REQUEST: Each line of the listing that contains the word "bending" is to be copied.

Records from a data source
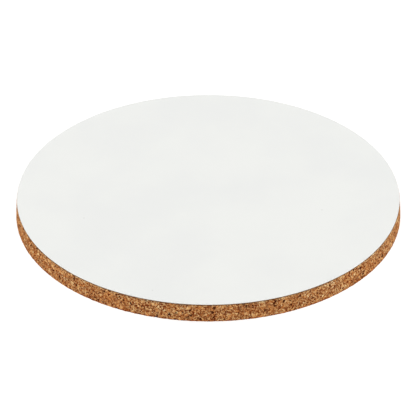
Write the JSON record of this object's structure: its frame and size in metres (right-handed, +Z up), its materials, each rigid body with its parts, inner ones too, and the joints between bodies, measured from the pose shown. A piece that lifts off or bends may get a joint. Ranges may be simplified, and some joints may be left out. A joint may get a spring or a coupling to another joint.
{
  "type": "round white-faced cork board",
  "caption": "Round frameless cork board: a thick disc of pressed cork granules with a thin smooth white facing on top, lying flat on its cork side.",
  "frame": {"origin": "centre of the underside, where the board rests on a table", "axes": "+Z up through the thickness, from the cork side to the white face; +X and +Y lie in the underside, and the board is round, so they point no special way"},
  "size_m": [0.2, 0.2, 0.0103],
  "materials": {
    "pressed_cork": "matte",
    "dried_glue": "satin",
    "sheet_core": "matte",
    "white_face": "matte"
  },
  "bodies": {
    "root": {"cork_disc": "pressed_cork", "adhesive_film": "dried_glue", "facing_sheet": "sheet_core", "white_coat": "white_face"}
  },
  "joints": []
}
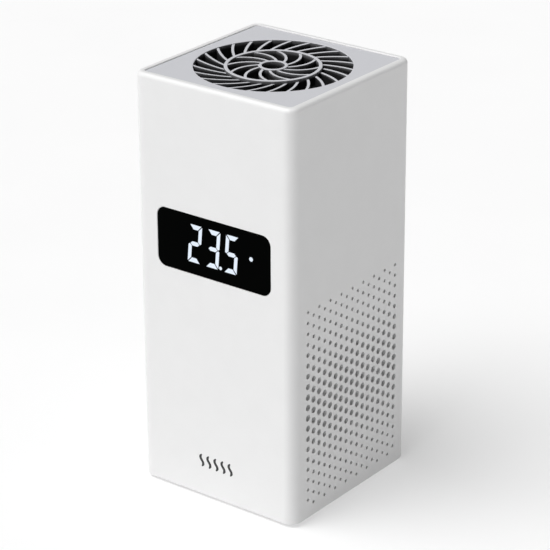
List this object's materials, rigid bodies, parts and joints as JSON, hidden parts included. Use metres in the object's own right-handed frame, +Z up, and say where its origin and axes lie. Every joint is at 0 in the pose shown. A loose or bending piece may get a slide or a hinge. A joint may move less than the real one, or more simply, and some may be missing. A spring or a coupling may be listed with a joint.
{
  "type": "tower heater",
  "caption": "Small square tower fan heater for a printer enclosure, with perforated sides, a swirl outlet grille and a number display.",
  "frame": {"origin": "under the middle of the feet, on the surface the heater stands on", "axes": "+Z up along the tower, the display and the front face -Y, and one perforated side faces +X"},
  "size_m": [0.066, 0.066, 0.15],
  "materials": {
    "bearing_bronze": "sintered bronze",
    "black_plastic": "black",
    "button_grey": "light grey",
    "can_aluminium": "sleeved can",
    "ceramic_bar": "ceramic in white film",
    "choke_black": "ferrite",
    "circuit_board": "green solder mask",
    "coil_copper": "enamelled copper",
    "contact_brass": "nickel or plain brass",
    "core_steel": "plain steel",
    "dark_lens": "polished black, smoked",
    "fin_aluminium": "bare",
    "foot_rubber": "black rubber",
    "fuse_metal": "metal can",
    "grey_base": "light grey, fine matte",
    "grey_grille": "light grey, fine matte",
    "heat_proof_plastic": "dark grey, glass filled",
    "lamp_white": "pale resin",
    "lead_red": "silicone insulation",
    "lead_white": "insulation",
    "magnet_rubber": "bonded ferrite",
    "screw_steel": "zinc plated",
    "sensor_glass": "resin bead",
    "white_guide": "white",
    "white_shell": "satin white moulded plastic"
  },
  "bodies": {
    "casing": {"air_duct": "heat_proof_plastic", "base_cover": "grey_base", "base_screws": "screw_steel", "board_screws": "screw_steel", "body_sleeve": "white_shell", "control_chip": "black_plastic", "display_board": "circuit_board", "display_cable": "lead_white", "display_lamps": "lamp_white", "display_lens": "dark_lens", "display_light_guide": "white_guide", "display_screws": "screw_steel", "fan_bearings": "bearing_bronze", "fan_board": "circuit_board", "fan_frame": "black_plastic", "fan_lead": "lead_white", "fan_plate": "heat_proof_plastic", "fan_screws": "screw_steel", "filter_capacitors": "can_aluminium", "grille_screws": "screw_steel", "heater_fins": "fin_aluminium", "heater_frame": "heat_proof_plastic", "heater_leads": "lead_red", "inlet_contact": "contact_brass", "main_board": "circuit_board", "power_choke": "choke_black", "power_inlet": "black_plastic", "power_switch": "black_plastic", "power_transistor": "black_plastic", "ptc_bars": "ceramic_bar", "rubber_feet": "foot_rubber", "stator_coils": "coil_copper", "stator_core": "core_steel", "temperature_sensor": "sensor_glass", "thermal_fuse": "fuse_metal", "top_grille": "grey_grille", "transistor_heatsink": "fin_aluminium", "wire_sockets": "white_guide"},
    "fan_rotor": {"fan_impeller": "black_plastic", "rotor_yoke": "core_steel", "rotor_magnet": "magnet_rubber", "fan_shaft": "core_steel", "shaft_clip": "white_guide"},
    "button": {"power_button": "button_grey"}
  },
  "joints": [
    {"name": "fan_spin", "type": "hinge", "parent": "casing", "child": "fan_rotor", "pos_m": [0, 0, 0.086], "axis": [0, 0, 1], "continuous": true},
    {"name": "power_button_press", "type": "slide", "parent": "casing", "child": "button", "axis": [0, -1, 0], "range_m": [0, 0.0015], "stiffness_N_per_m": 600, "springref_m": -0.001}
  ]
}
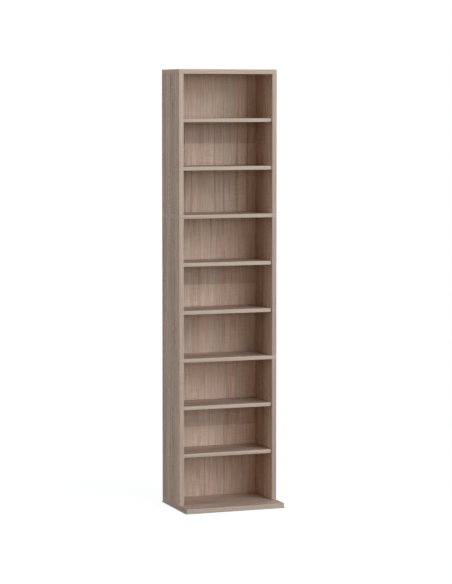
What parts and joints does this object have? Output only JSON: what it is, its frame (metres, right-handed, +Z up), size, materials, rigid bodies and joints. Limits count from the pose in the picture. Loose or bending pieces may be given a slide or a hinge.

RESPONSE:
List this object's materials, rigid bodies, parts and joints as JSON, hidden parts included. Use metres in the object's own right-handed frame, +Z up, and say where its origin and axes lie. Every joint is at 0 in the pose shown. A loose or bending piece may get a slide or a hinge. A joint may move less than the real one, or more simply, and some may be missing. A spring or a coupling may be listed with a joint.
What parts and joints does this object have? Output only JSON: what it is, its frame (metres, right-handed, +Z up), size, materials, rigid bodies and joints. Limits count from the pose in the picture. Loose or bending pieces may be given a slide or a hinge.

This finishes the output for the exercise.